The Competitive Reality in 2026

The honest assessment of autonomous vehicle commercialisation in 2026 is that one company — Waymo — is operating revenue-generating robotaxi service at scale in multiple cities with empirically defensible safety performance, and that the gap to other operators is meaningful. The general lesson from competitive technology markets — that capability matters more than narrative — applies here: Waymo’s deployment scale and safety record are the most relevant evidence about autonomous vehicle viability today, and Tesla’s continued promises do not displace that evidence.

This does not mean Tesla’s approach is wrong. The general autonomy problem that Tesla is trying to solve is genuinely harder than the geofenced problem Waymo has solved, and the commercial opportunity if Tesla’s vision-only approach succeeds is correspondingly larger. The Cybercab production economics — a purpose-built robotaxi with significantly lower cost than retrofitted SUVs — would also be a competitive advantage if the autonomous capability ships at the level Tesla projects. But the operative word is “if,” and the track record of Tesla’s autonomous vehicle timing projections suggests that “if” should be heavily discounted.

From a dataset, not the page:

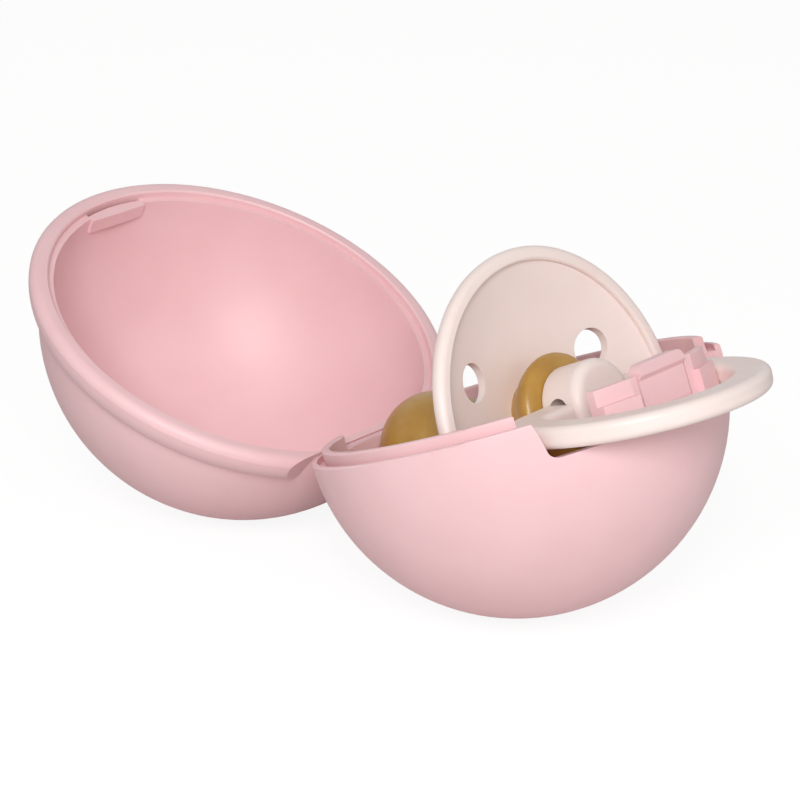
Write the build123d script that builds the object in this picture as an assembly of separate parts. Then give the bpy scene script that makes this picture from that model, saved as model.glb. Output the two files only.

For investors evaluating these companies and their autonomous vehicle exposures: Waymo’s value to Alphabet is substantial but currently represents a small fraction of Alphabet’s overall valuation. Tesla’s stock price reflects significant expectations about its autonomous vehicle outcome that the evidence to date does not robustly support. The honest position is that autonomous vehicles will be a meaningful commercial reality over the coming decade, that Waymo is currently leading in deployment, that Tesla retains optionality on its vision-only approach if it can solve the capability problem, and that the rest of the field includes credible players (Mobileye, Aurora, the Chinese AV companies) whose ultimate outcomes are also uncertain. Treating any of these as a settled investment thesis is inconsistent with the actual state of the technology and the market.